Interest rates may be kept on hold next week and even in December due to lower-than-expected inflation figures, but lower unemployment and the mining boom in Western Australia will only continue to put pressure on rates, economists predict.
Economists predicted yesterday the RBA will likely keep interest rates on hold when it meets on Melbourne Cup Day next week, but CommSec economist Craig James says rates are still trending upwards.
“The RBA has already told us that if interest rates are going to move, they are going to move upwards. The mining boom will continue, the job market is going to tighten and no matter which way you cut it, they are suggesting this higher activity will require higher interest rates.”
“Any movement in December will depend on the release of the state of monetary policy due out next week. If the inflation forecasts by the RBA are maintained or increased, then the chance of a rate hike in February or January could increase.”
James argues an interest rate increase next week is unlikely given yesterday’s inflation data, which showed that inflation grew by 0.7% in the September quarter, and by 2.8% in the year to September.
“The RBA would struggle to come up with reasons to raise rates next week. Sure, they could highlight the risks down the track, but right now the manufacturing sector is going backward, housing prices are flat. These hardly suggest rates will increase.”

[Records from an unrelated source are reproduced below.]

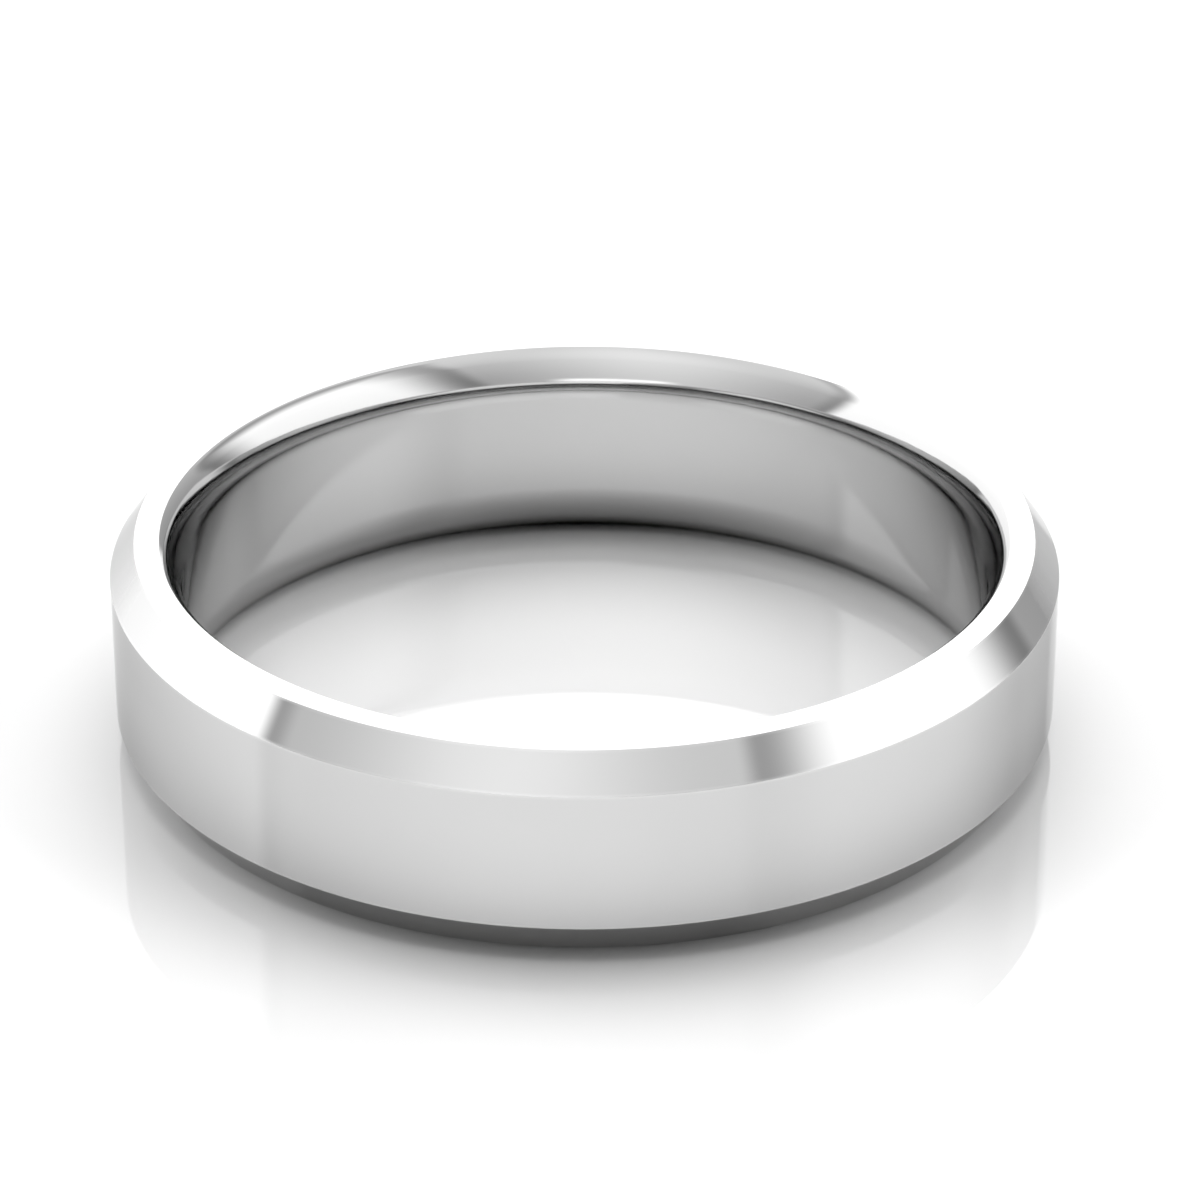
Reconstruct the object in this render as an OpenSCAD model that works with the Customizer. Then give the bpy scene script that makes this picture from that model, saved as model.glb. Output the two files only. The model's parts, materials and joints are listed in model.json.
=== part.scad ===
// Bevelled comfort-fit wedding band, lying flat on its lower rim.
// Millimetres. +Z is the ring's axis, and the origin is the centre of the lower rim's plane.
// The band is one seamless piece of metal. A bevel runs round both outer edges, and the inside
// is domed from rim to rim, so that only the middle of its width touches the finger.

/* [Ring] */
// Width of the band, which is its height as it lies flat
band_w = 5; // [4.5:0.5:10]
// Inside diameter of the straight stretch, which sets the ring size
bore_d = 18.9; // [14:0.1:24]
// Thickness of the wall at the middle of the width
wall = 1.65; // [1.55:0.05:2.4]

/* [Bevels] */
// Height of each bevel, measured along the ring's axis
bevel_h = 0.84; // [0.4:0.02:1.2]
// Depth that each bevel takes off the outer wall, measured across the wall
bevel_in = 0.59; // [0.3:0.01:0.6]

/* [Comfort fit] */
// Radius of the crown on each side of the straight stretch
crown_r = 2.15; // [1.8:0.05:2.6]
// Angle that the crown turns through before the edge radius takes over
crown_angle = 28; // [24:1:32]
// Radius that rolls the crown on towards the flat rim
edge_r = 0.75; // [0.6:0.05:0.9]
// Angle that the inside has turned through where it meets the flat rim in a corner
corner_angle = 55; // [45:1:65]

/* [Hidden] */
$fn = 240;
// Shift that makes the two arcs cross cleanly where they would otherwise only touch
eps = 0.00002;

half_w = band_w / 2;
bore_r = bore_d / 2;
outer_r = bore_r + wall;
rim_out_r = outer_r - bevel_in;
// The crown starts tangent to the bore, and hands over where its normal has turned by
// crown_angle. The edge arc goes on from the same tangent until it meets the flat rim.
edge_y = half_w - edge_r * sin(corner_angle);
crown_top = edge_y + edge_r * sin(crown_angle);
crown_foot = crown_top - crown_r * sin(crown_angle);
edge_x = crown_r * (1 - cos(crown_angle)) + edge_r * cos(crown_angle) - eps;

// Cross-section of a solid disc with both bevels, centred on mid-width
module outline() {
    bevel_foot = half_w - bevel_h;
    polygon([
        [0, -half_w], [rim_out_r, -half_w], [outer_r, -bevel_foot],
        [outer_r, bevel_foot], [rim_out_r, half_w], [0, half_w],
    ]);
}

// Metal above mid-width, in to the straight stretch and the crown, with x = 0 at the bore
module crown_side() {
    square([wall, crown_foot]);
    intersection() {
        translate([crown_r, crown_foot]) circle(crown_r);
        translate([0, crown_foot]) square([wall, half_w]);
    }
}

// Metal above mid-width, in to the arc that rolls over towards the rim
module edge_side() {
    square([wall, crown_top]);
    translate([edge_x, edge_y]) circle(edge_r);
}

// Finger hole above mid-width, which opens wider towards the rim
module hole_half() {
    difference() {
        translate([-bore_r, 0]) square([bore_r + edge_x, band_w]);
        intersection() {
            crown_side();
            edge_side();
        }
    }
}

module band() {
    color("gainsboro") translate([0, 0, half_w]) rotate_extrude() difference() {
        outline();
        for (side = [0, 1]) mirror([0, side]) translate([bore_r, 0]) hole_half();
    }
}

band();
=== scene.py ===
"""Polished wedding band lying on a glossy white floor.

Metres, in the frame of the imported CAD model: +Z is the ring's axis, and the floor is z = 0.
Directions of light are in degrees. Azimuth 0 is the camera's side (-Y), +90 is the right (+X)
and 180 is behind the ring. Elevation is measured up from the floor.
"""

import json
import math

import bmesh
import bpy
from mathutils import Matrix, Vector


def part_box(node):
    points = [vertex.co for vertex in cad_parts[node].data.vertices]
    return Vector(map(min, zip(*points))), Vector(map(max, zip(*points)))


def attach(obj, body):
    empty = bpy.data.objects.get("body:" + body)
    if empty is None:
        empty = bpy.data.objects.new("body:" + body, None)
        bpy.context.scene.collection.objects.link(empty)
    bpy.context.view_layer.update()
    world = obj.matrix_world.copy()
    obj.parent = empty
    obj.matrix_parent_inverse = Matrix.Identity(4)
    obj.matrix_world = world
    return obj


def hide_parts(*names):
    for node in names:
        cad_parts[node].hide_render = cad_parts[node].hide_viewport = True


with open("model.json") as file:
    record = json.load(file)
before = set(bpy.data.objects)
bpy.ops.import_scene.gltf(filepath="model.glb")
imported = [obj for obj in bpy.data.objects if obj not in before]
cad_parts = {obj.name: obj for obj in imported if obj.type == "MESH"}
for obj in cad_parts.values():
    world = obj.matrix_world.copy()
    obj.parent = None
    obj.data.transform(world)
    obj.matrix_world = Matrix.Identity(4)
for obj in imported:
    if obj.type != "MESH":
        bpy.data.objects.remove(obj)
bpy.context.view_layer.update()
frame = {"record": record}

MM = 0.001

# ---- Sizes of the ring ----
low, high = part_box("band")
OUTER_R = high[0]
WIDTH = high[2] - low[2]
HALF_W = WIDTH / 2
mounts = {mount["name"]: mount for mount in frame["record"]["mounts"]}
BORE_R = mounts["finger_bore"]["dims"]["r_mm"] * MM
BEVEL_H = 0.84 * MM
BEVEL_IN = 0.59 * MM
CROWN_R = 2.15 * MM
CROWN_ANGLE = math.radians(28)
EDGE_R = 0.75 * MM
CORNER_ANGLE = math.radians(55)
# Radius that polishing leaves on each corner of the section, and how far wear reaches from it
BREAK_R = 0.012 * MM
WEAR_REACH = 0.07 * MM

# ---- Fineness of the mesh ----
TURNS = 720
CROWN_STEPS = 16
EDGE_STEPS = 12
BREAK_STEPS = 4

# ---- Camera ----
PITCH = math.radians(28.04)
CAMERA_DISTANCE = 10.42 * OUTER_R
CAMERA_AIM = Vector((0.0323, 0, 0.2755)) * OUTER_R
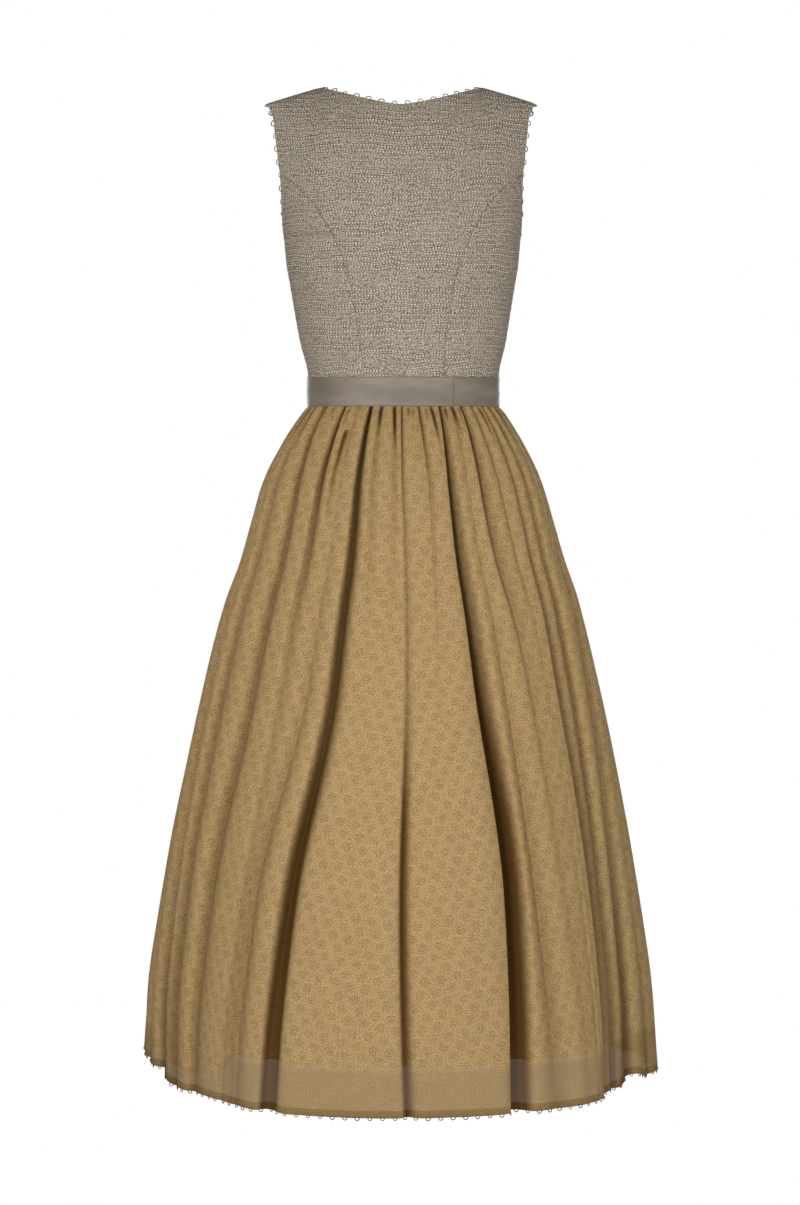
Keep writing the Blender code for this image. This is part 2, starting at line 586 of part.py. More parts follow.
def edge_frames(pieces):
    """Joins panel edges into one path of middle points, cloth normals and directions off the cloth."""
    middle, normal, off = [], [], []
    for points, normals, inside in pieces:
        along = unit(np.gradient(points, axis=0))
        away = unit(np.cross(normals, along))
        away *= np.sign(np.sum(away * (points - inside), axis=-1, keepdims=True))
        middle.append(points - normals * BODICE_WALL / 2)
        normal.append(normals)
        off.append(away)
    return tuple(np.concatenate(part) for part in (middle, normal, off))


def resampled(path, places):
    middle = path[0]
    reach = np.concatenate([[0], np.cumsum(np.linalg.norm(np.diff(middle, axis=0), axis=1))])
    return [np.stack([np.interp(places, reach, part[:, k]) for k in range(3)], axis=1) for part in path]


def path_length(path):
    return float(np.linalg.norm(np.diff(path[0], axis=0), axis=1).sum())


def picot_line(length, pitch, foot):
    """Places along an edge and heights off it. Each picot rises to a point from a foot on either side."""
    count = round(length / pitch)
    side_by_side = foot is None
    if side_by_side:
        foot = length / count / 2
    places, heights = [], []
    for i in range(count):
        middle = (i + 0.5) * length / count
        places += [middle - foot, middle]
        heights += [TRIM_EDGE, PICOT_HEIGHT]
        if not side_by_side:
            places.append(middle + foot)
            heights.append(TRIM_EDGE)
    return places, heights


def picot_strip(name, path, pitch, ring, foot=None):
    """A narrow strip along an edge, with a pointed picot in each pitch."""
    length = path_length(path)
    places, heights = picot_line(length, pitch, foot)
    if not ring:
        places, heights = [0.0, *places, length], [TRIM_EDGE, *heights, TRIM_EDGE]
    middle, normal, off = resampled(path, places)
    root = middle + off * TRIM_GAP
    tip = root + off * np.array(heights)[:, None]
    half = unit(normal) * TRIM_WALL / 2
    builder = bmesh.new()
    rows = [[builder.verts.new(point) for point in line] for line in zip(root + half, root - half, tip)]
    for here, there in zip(rows, rows[1:] + (rows[:1] if ring else [])):
        for k in range(3):
            builder.faces.new((here[k], here[(k + 1) % 3], there[(k + 1) % 3], there[k]))
    if not ring:
        builder.faces.new(rows[0])
        builder.faces.new(reversed(rows[-1]))
    return finish(name, builder, THREAD)


def closed_path(path):
    return tuple(np.concatenate([part, part[:1]]) for part in path)


def build_trims(edges, hem_outer, hem_inner):
    def reverse(piece):
        return tuple(part[::-1] for part in piece)

    neck = edges["neck"]
    path = edge_frames([neck[-1], neck["back"], reverse(neck[1])])
    picot_strip("neck_picots", path, BODICE_PICOT_PITCH, ring=False, foot=BODICE_PICOT_FOOT)
    for side, label in ((-1, "left"), (1, "right")):
        pieces = edges["armhole"][side, "back"]
        pieces += [reverse(piece) for piece in reversed(edges["armhole"][side, "front"])]
        path = closed_path(edge_frames(pieces))
        name = f"armhole_{label}_picots"
        picot_strip(name, path, BODICE_PICOT_PITCH, ring=True, foot=BODICE_PICOT_FOOT)

    middle = (hem_outer + hem_inner) / 2
    down = np.broadcast_to((0.0, 0.0, -1.0), middle.shape)
    path = closed_path((middle, unit(hem_outer - hem_inner), down))
    picot_strip("hem_picots", path, HEM_PICOT_PITCH, ring=True)


def main():
    for old in list(bpy.data.objects):
        bpy.data.objects.remove(old)
    root = bpy.data.objects.new("dirndl", None)
    bpy.context.scene.collection.objects.link(root)
    edges = build_bodice()
    build_waistband()
    hem_outer, hem_inner = build_skirt()
    build_trims(edges, hem_outer, hem_inner)


main()
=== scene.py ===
# A dirndl seen from behind, filled out as if worn: the finish of every piece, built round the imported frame.
# Metres, +Z up. The wearer faces -Y, so the photographed back faces +Y and the wearer's left is +X.
# Angles round the body are in degrees from the centre back, positive towards the wearer's right (-X).

import math
from collections import namedtuple
from functools import partial

import bpy
import numpy as np
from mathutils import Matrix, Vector


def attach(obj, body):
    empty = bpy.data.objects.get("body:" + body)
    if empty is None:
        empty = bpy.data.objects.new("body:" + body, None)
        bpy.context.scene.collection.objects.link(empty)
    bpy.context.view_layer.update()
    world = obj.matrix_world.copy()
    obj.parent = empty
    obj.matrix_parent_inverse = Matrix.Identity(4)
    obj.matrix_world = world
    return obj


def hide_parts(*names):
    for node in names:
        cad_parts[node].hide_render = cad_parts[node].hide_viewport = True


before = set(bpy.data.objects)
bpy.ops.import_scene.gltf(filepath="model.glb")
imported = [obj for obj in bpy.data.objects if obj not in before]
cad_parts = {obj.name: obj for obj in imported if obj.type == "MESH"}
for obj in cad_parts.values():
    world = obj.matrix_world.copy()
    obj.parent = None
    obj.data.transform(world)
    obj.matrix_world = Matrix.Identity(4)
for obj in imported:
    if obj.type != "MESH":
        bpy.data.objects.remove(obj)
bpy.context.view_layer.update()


# An sRGB hex colour as linear RGBA
def toLinear(hexColour):
    values = [int(hexColour[i:i + 2], 16) / 255 for i in (1, 3, 5)]
    return (*[v / 12.92 if v <= 0.04045 else ((v + 0.055) / 1.055) ** 2.4 for v in values], 1.0)


# Adds a node of a kind, which is its type and its settings. Inputs come in their order, or as one dictionary
# by name or number. Each is a number, a colour, a vector, a socket, a node, which gives its first output in
# use, or a list of a kind and inputs, which becomes a node of its own.
def addNode(tree, kind, *inputs):
    node = tree.nodes.new(kind[0])
    for name, value in kind[1].items():
        setattr(node, name, value)
    byKey = inputs[0] if inputs and isinstance(inputs[0], dict) else dict(enumerate(inputs))
    for key, value in byKey.items():
        if isinstance(value, list):
            value = addNode(tree, *value)
        if isinstance(value, bpy.types.Node):
            value = next(socket for socket in value.outputs if socket.enabled)
        if isinstance(value, bpy.types.NodeSocket):
            tree.links.new(value, node.inputs[key])
        else:
            node.inputs[key].default_value = value
    return node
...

Looking forward, however, it’s a different story altogether. James says rates are increasing and businesses should prepare for hikes.
“All the indicators point to higher rates in the future. No matter which way you put it, economic activity is going to grow and that is going to mean higher rates in the future.”
“Also consider that if the RBA lifts rates next week, the Australian dollar will go to parity or even higher, and that will create more strife for some sectors.”
Other economists agree, with Westpac’s Anthony Thompson saying the likelihood of a rate hike next week has decreased.
“The key to us is that whereas the RBA back in July assessed that the low point in the CPI cycle would be 2.75% we have now seen a print of 2.4%. This is likely to be the low point given that 0.55% quarter result from last year is dropping off in the December quarter.”
Thompson says the next rate hike is likely to be in February, and that “this new low point will make it difficult for a bank that deferred in October to raise rates in November”.
“The need to be pre-emptive will still figure in Board discussions but the reasonable strategy now, with inflation still slowing, should be to at least wait for some more information about the need to be pre-emptive which will be amply available before the December meeting.”
However, others believe the likelihood of a rate increase next week hasn’t been negated by the new inflation data. ANZ said in its economic update yesterday that underlying inflation is now trending upwards and is now at 0.55% quarter-on-quarter.
“While weaker than market expectations, it does not rule out a rate rise by the end of the year on the basis of the strong medium-term outlook and rapidly tightening labour market.”
“We would also note that there is little evidence of pass through from the higher currency in these figures, suggesting this could impact inflation data in coming quarters and perhaps prompt a downward revision to the RBA’s inflation forecasts.”
ANZ says that a rate hike in November “remains live”, and is still in the bank’s forecast, but also admits the prediction is a “close call”.